Time Magazine gave Adair some column space to go along with his book release, and in it, Adair proposes that politicians be required to take a truth pledge. This can then be cited anytime a politician is “caught” delivering a falsehood:
A lying pledge—it could be a relatively simple vow that the candidate or official would not lie in campaign materials nor to the media—would need an organization to keep track of the signers.
So, he wants yet another biased, fact-checking outlet to be developed so that, by his own words and methodology, Republicans can be held to account.

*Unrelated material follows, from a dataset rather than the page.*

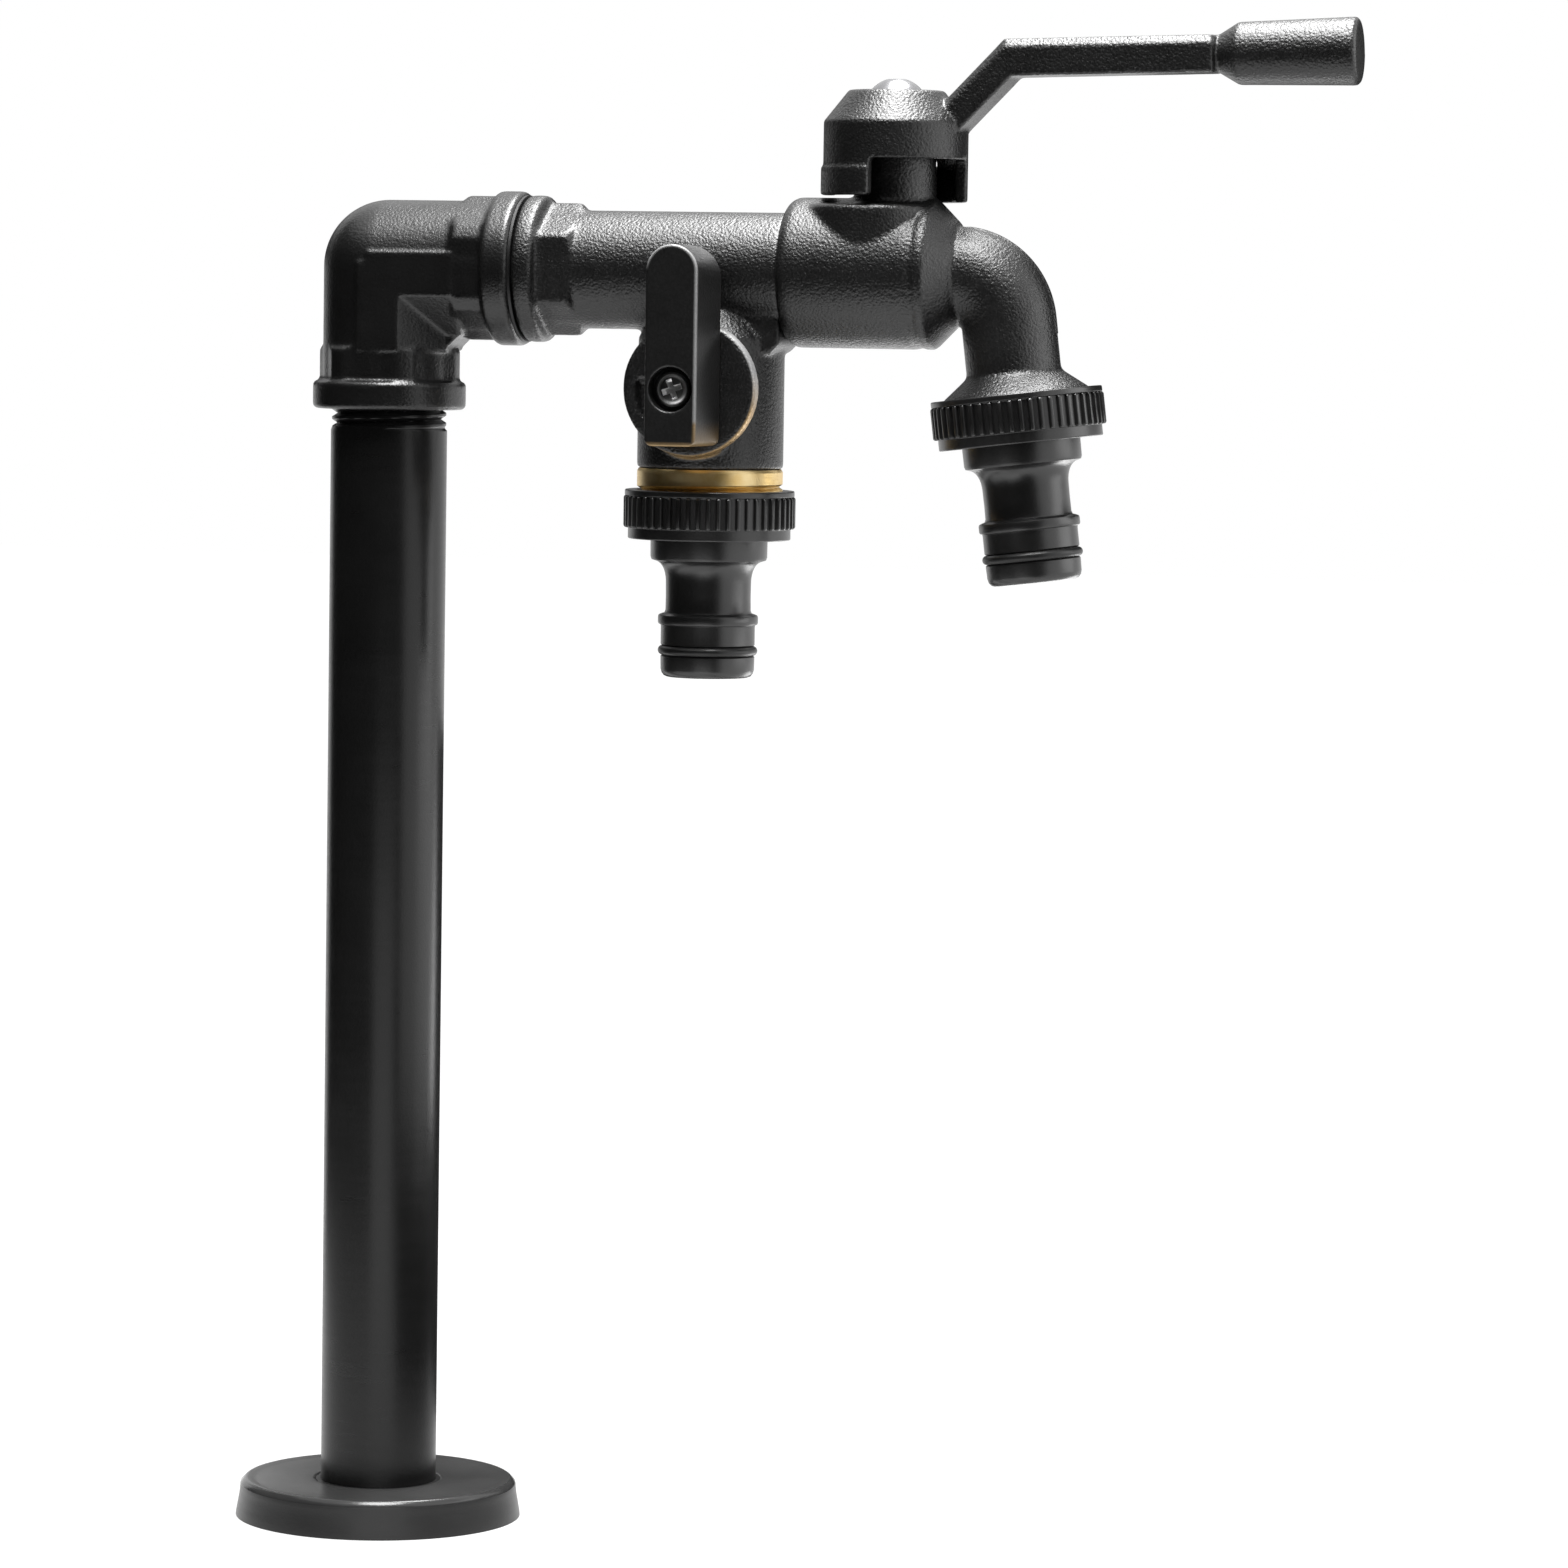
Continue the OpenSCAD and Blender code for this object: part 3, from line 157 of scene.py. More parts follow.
curtain_cloth = bpy.data.materials.new("curtain_cloth")
cloth = blank(curtain_cloth)
cloth.node("ShaderNodeOutputMaterial", {}, {"Surface": cloth.node(
    "ShaderNodeBsdfDiffuse", {}, {"Color": curtain_tone})})
curtain_start, curtain_step, curtain_rods = -215, 11, 17
curtain_outline = [(0.30, 0.002), (0.60, 0.002), (0.62, 0.8)]
curtain_arc = [math.radians(curtain_start + curtain_step * k) for k in range(curtain_rods)]
curtain_points = [(r * math.cos(a), r * math.sin(a), z)
                  for a in curtain_arc for r, z in curtain_outline]
curtain_faces = [(3 * k + j, 3 * k + j + 3, 3 * k + j + 4, 3 * k + j + 1)
                 for k in range(len(curtain_arc) - 1) for j in (0, 1)]
curtain = stage_mesh("curtain", curtain_points, curtain_faces, curtain_cloth, hidden=True)
curtain.visible_diffuse = curtain.visible_shadow = False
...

What Bill Adair will never admit to is that it is the press corps that is in need of this accountability. He cleaves to the belief that the press is sacrosanct and above reproach, when in truth, the media in 2024 has been a hive of disinformation. The Biden pardon fully denied for over a year in the press is just one example.
There were the ongoing denials of Joe Biden’s sliding mental condition, with numerous claims that he was “sharp” and engaged, as well as the defensive claims that accurate, visual evidence of his decline was the work of “cheap fake” videos. There was the fabrication of the Kamala Harris record, as well as insisting that she was never the Border Czar. We saw widespread coverage of FEMA workers allegedly targeted by militias in North Carolina, when the National Guard announced they never saw an instance of it happening. There was the failed October Surprise of Trump allegedly groping a model, who was delivered by Jeffrey Epstein. And how about the blatant false story from Jeffrey Goldberg in the Atlantic, about Trump vulgarly refusing to cover the funeral expenses of a fallen soldier?
This is not cherry-picking individual examples from select outlets; all of those examples were seen spread and shared by multiple, major news outlets in malpractice fashion. For Bill Adair, and other self-described experts on the truth, these are not problems they are willing to acknowledge, let alone examine and seek a fix. The press, once again, refuses to be honest with themselves – there is no reason then to expect they are telling us the truth.